I referred to this possibility in June 15 last year, after interviewing Michael Knox, the chief economist of Morgans in Brisbane. He suggested the magnitude of the fiscal or budgetary and monetary stimulus was such that if a vaccine showed up faster than expected, then we could be in for a boom.

And yes, the vaccine has shown up faster than expected. The Josh Frydenberg Budget of October last year was based on a vaccine arriving in 2021 but it actually showed up late 2020.

This is all guesswork for economists because there are so many moving parts, such as:

  • How quickly will vaccinations occur?
  • How long before it’s safe to open borders here and overseas?
  • How long before Europe, the US and other countries beat the virus?
  • And how long will interest rates remain low?

But at the moment you’d have to say there are lots of reasons to believe an economic boom could be brewing.
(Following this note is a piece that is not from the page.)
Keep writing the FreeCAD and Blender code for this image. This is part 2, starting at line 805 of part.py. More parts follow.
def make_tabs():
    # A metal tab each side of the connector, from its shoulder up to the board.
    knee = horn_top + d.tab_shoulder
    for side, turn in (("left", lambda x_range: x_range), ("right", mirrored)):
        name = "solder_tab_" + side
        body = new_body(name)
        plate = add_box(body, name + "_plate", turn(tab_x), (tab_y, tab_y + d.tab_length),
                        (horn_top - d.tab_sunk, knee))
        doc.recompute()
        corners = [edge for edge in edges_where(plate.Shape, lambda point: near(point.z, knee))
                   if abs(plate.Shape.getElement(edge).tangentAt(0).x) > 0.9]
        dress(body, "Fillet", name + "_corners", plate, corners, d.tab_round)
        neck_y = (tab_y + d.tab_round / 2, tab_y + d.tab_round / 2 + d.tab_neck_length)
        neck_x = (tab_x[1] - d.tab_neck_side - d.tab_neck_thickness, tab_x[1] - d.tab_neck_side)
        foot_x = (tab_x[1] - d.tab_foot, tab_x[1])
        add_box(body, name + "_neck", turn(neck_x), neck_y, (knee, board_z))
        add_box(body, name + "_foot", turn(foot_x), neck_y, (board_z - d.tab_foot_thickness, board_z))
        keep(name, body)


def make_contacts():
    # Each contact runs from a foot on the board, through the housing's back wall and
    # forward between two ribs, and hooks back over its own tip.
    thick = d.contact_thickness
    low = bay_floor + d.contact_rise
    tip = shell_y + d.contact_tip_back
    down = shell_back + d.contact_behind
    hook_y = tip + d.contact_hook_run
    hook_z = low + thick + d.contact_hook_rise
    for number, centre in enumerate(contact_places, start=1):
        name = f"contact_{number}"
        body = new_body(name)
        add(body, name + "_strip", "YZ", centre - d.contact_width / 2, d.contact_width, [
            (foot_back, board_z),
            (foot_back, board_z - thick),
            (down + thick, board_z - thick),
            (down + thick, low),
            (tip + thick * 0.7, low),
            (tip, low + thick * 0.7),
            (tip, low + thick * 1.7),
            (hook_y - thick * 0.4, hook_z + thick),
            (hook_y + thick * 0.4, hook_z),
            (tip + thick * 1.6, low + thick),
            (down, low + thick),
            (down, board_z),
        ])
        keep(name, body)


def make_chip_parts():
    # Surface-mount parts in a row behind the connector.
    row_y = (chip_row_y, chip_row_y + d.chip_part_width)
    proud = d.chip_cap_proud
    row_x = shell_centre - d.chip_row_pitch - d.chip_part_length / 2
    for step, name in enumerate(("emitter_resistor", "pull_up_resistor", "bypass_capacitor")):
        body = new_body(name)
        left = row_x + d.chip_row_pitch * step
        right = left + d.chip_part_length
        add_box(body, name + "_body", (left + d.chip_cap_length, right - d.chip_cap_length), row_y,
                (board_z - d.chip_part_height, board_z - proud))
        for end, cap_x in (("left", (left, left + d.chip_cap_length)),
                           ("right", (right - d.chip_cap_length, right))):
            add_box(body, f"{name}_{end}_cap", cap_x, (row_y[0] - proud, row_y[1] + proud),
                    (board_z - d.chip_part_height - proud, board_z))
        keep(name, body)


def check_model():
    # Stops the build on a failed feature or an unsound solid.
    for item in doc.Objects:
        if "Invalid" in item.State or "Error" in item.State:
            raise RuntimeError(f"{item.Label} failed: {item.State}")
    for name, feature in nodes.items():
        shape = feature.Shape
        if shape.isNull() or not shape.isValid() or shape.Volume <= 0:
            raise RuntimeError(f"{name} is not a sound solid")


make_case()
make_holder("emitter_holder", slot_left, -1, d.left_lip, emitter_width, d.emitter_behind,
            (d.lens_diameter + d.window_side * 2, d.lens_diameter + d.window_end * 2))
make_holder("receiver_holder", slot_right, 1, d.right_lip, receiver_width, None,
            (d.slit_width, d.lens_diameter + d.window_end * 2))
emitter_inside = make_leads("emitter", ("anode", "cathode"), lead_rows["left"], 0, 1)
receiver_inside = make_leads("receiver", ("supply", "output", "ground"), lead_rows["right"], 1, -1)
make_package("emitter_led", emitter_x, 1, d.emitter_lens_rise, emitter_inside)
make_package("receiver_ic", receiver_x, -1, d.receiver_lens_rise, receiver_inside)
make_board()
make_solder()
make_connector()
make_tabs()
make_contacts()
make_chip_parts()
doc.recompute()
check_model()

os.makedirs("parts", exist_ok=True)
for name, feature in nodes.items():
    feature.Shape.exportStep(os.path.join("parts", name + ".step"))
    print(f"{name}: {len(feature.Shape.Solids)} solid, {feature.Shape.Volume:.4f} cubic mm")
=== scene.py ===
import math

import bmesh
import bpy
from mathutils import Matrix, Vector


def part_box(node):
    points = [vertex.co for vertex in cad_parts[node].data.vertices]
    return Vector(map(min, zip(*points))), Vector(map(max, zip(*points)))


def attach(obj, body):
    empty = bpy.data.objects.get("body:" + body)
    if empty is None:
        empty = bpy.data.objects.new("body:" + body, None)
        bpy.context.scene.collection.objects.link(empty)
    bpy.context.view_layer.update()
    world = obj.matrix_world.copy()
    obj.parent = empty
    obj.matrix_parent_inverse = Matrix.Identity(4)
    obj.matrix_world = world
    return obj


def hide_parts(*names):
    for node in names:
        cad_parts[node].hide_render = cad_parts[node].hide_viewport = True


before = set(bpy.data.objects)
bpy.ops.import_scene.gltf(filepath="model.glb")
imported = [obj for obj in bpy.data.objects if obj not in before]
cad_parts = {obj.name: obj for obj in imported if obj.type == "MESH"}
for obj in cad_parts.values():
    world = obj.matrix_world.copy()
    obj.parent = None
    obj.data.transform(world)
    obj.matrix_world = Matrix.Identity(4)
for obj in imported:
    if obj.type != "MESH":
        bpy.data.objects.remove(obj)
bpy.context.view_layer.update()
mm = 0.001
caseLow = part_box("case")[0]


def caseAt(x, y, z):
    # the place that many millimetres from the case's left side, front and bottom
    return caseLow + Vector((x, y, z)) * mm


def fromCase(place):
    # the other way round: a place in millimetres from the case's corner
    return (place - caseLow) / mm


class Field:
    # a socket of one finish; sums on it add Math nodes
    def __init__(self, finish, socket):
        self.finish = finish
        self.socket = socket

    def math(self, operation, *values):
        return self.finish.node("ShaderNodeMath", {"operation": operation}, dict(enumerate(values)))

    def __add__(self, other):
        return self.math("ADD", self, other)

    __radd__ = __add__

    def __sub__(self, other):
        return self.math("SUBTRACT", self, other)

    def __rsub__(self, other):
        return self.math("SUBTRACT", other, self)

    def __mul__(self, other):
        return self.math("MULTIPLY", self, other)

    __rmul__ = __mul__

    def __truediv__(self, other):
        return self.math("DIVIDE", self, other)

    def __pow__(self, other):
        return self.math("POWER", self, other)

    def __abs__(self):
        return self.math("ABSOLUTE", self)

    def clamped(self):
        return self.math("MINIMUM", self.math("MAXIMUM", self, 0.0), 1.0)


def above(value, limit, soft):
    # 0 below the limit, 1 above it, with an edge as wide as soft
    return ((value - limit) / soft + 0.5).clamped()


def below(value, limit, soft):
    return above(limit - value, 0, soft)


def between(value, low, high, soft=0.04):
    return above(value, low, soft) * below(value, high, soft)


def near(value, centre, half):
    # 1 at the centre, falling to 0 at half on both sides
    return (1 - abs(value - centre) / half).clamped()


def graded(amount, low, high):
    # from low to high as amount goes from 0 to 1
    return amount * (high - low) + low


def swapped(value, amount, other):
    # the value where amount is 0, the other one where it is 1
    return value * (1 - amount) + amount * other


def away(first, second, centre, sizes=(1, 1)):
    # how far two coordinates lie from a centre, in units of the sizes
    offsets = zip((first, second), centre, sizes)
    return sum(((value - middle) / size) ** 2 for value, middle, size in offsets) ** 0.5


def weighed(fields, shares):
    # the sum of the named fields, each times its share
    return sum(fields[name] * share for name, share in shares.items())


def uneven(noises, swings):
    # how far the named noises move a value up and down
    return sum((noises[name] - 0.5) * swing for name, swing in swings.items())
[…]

And this brings me to something that the money world calls Dr Copper.

This metal, used in so many industrial products, inherited its nickname because of its ability to signal economic growth and downturns. Copper is the world's third most consumed metal and when the world looks set to grow quickly, the factories of the world put orders in for copper and up goes its price.

In yesterday’s SMH, Steve Bartholomeusz, gave us a copper update and it was great reading.
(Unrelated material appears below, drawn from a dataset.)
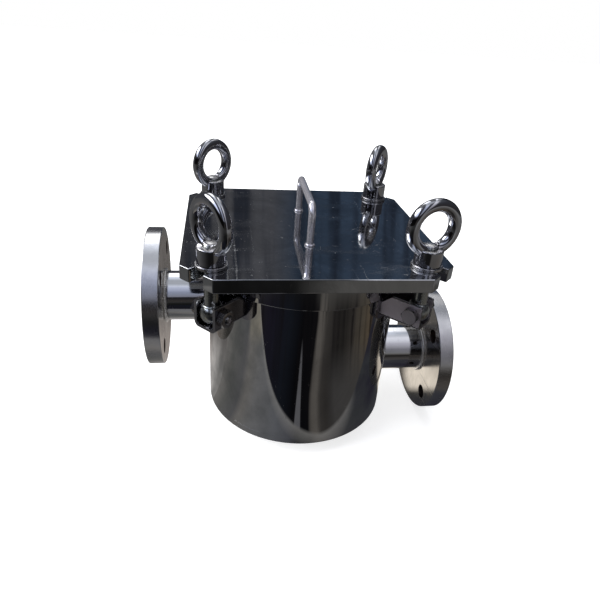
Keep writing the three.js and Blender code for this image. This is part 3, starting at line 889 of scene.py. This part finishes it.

“Dr Copper’s prognosis is for a full recovery in the health of the global economy, and prices for commodities overall are signalling something better than just a return to pre-pandemic conditions,” he wrote. “It is now trading about 26 per cent above its price a year ago, before public awareness of the coronavirus hit markets, and 72 per cent above last year’s March nadir.”

This comes as elsewhere commodity prices are spiking, with iron ore up 80% on its price a year ago and 174% on its worst price last year, when we all thought the world was heading towards the Great Depression Mk II.

Steve suggests there are many predicting a super cycle mining boom, which will be good for Australia and the Treasurer, who needs economic growth to surge to help pay down his huge Budget Deficit, which he predicted to be as big as $213.7 billion!

Interestingly, the faster we grow, the quicker that number falls and that’s a guess the Treasurer hopes he got wrong.

But it’s not just commodities screaming good times are coming. The US stock market remains positive, even with crazy COVID-19 infections, which tells us just how important vaccinations are to this optimistic economic story of 2021.

S&P 500 One Year

And while on US stocks, another good predicting indicator is the Dow Jones Transportation Average. This plots how the demand for transportation business products is performing. And once again, the news is very positive.

The chart below shows the transport activity is now higher than it was before the Coronavirus crash of the stock market and again reinforces the view that 2021 looks set to be a very good year for business and stock prices.

Dow Jones Transportation Average

Source: Business Insider

But can this good news last?

Here’s Steve again, and I think he’s spot on.

“Global debt rose some $US17 trillion last year to about $US275 trillion, or 105 per cent of global GDP, according to the International Institute of Finance – and is still rising. Most of that increase – about $US10 trillion, according to Fitch Ratings – was in government debt,” he pointed out. “Those fiscal spigots aren’t suddenly going to get turned off – the Fed and the European Central Bank have signalled their current settings will remain until there are signs of sustained inflation, which may be years away.”

I’ll be watching inflation and then interest rates but until then I’m going to quote that old Prince song: “party like it’s 1999”. But because that was one year before the Dotcom crash, I’m going to “party like its 2021”!